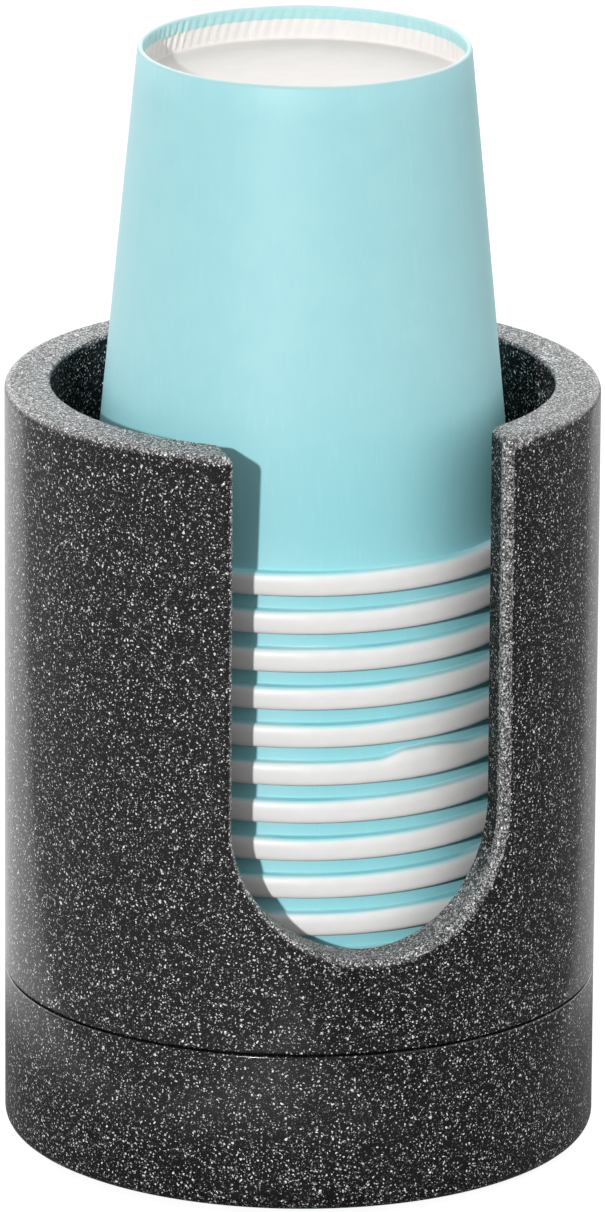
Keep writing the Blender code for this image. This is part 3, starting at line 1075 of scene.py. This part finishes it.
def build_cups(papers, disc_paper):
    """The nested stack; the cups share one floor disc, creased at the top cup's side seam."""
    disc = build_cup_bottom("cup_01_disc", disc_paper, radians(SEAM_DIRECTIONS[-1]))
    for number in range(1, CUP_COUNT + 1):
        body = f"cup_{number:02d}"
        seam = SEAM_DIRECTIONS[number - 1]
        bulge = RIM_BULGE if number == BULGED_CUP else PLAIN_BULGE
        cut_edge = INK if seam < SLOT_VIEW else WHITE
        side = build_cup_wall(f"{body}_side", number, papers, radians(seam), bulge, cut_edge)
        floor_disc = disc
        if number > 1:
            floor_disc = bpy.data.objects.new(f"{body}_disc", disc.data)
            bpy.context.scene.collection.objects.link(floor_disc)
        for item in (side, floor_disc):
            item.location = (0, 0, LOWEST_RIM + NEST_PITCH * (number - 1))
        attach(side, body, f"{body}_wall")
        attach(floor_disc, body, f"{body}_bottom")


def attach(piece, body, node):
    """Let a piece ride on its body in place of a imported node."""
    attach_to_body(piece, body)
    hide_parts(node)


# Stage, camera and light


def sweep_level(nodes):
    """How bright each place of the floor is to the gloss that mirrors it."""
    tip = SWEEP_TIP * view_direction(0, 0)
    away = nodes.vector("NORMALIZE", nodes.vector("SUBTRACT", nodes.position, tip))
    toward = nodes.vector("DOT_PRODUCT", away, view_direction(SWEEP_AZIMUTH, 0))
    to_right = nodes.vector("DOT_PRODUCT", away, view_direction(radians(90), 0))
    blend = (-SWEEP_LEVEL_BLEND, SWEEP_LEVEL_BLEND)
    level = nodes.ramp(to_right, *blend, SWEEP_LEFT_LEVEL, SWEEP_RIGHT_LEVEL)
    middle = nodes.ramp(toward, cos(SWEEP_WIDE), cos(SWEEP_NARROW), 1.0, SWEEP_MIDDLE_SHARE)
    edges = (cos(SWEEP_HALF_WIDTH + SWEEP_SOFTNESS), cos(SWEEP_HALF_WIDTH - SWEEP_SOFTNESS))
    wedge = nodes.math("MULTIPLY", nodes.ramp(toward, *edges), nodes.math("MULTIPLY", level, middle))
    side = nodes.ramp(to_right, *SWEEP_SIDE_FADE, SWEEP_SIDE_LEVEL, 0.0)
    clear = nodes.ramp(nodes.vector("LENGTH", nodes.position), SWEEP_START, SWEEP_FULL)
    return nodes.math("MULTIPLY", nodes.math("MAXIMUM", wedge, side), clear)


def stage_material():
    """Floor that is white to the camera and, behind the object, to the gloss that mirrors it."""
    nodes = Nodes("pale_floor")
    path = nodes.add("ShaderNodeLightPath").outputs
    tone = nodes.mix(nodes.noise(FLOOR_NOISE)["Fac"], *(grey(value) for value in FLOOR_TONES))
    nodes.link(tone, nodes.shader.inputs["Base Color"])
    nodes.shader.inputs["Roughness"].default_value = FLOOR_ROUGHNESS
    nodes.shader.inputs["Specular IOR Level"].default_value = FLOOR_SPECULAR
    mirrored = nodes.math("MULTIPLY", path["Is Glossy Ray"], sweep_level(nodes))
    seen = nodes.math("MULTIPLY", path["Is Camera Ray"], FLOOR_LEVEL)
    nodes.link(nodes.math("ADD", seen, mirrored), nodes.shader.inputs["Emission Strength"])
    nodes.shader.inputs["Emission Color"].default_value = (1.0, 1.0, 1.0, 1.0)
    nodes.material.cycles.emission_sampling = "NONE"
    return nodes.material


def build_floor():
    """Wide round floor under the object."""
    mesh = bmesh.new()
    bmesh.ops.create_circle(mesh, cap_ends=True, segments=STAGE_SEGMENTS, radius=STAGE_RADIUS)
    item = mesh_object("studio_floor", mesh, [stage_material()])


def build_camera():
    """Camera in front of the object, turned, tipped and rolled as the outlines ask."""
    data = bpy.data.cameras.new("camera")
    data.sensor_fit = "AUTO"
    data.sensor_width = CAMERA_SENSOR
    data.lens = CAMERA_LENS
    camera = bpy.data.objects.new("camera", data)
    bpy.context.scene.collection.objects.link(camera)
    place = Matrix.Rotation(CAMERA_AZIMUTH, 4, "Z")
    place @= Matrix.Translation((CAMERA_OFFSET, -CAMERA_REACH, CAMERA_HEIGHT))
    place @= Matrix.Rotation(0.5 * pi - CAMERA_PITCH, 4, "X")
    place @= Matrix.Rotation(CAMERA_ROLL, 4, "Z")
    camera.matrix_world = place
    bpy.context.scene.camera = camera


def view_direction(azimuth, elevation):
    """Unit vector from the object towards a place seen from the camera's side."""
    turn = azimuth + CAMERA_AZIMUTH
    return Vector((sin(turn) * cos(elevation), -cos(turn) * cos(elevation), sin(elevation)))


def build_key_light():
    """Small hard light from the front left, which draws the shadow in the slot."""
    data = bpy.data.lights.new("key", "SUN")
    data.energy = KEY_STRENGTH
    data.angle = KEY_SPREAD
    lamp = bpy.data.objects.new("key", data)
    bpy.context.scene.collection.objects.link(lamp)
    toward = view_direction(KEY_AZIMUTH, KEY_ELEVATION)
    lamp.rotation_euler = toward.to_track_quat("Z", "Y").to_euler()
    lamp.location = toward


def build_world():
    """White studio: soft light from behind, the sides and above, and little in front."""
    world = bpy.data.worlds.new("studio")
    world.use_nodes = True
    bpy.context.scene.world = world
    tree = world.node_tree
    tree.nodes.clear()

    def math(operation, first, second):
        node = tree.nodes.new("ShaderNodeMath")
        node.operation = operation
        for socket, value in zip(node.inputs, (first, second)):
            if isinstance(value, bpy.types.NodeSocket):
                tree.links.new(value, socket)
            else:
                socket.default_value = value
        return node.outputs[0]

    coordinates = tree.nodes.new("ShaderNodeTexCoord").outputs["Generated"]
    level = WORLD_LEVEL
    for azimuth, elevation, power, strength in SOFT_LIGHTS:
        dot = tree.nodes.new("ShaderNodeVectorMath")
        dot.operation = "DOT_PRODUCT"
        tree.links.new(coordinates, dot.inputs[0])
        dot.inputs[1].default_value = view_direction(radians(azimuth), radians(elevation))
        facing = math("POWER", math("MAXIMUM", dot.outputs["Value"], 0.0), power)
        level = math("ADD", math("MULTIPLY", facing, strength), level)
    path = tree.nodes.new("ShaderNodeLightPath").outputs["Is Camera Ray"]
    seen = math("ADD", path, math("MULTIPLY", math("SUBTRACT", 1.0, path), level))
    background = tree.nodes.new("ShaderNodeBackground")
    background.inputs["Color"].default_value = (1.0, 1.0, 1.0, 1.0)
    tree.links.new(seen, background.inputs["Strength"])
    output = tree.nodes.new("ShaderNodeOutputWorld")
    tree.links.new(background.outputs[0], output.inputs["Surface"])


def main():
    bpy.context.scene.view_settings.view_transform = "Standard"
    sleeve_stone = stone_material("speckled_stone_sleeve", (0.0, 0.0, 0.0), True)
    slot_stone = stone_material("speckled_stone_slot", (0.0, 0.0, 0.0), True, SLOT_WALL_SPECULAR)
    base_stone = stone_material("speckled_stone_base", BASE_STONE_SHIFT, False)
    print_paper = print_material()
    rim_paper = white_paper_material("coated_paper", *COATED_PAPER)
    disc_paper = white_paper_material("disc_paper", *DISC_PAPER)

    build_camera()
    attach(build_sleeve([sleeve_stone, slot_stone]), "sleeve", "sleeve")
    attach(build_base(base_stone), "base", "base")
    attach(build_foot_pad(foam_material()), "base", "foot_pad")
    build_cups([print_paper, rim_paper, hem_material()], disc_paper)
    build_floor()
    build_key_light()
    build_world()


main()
######
Only the lines from the top of the data through the line that contains "# Stage, camera and light" should be quoted, exactly as they stand.

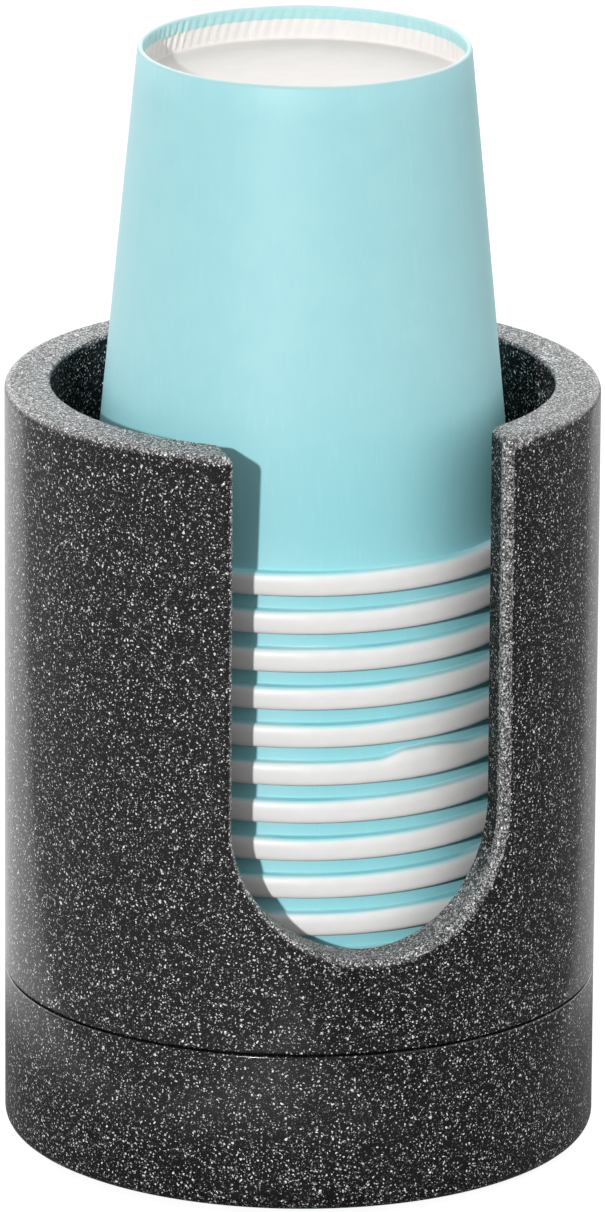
Keep writing the Blender code for this image. This is part 3, starting at line 1075 of scene.py. This part finishes it.
def build_cups(papers, disc_paper):
    """The nested stack; the cups share one floor disc, creased at the top cup's side seam."""
    disc = build_cup_bottom("cup_01_disc", disc_paper, radians(SEAM_DIRECTIONS[-1]))
    for number in range(1, CUP_COUNT + 1):
        body = f"cup_{number:02d}"
        seam = SEAM_DIRECTIONS[number - 1]
        bulge = RIM_BULGE if number == BULGED_CUP else PLAIN_BULGE
        cut_edge = INK if seam < SLOT_VIEW else WHITE
        side = build_cup_wall(f"{body}_side", number, papers, radians(seam), bulge, cut_edge)
        floor_disc = disc
        if number > 1:
            floor_disc = bpy.data.objects.new(f"{body}_disc", disc.data)
            bpy.context.scene.collection.objects.link(floor_disc)
        for item in (side, floor_disc):
            item.location = (0, 0, LOWEST_RIM + NEST_PITCH * (number - 1))
        attach(side, body, f"{body}_wall")
        attach(floor_disc, body, f"{body}_bottom")


def attach(piece, body, node):
    """Let a piece ride on its body in place of a imported node."""
    attach_to_body(piece, body)
    hide_parts(node)


# Stage, camera and light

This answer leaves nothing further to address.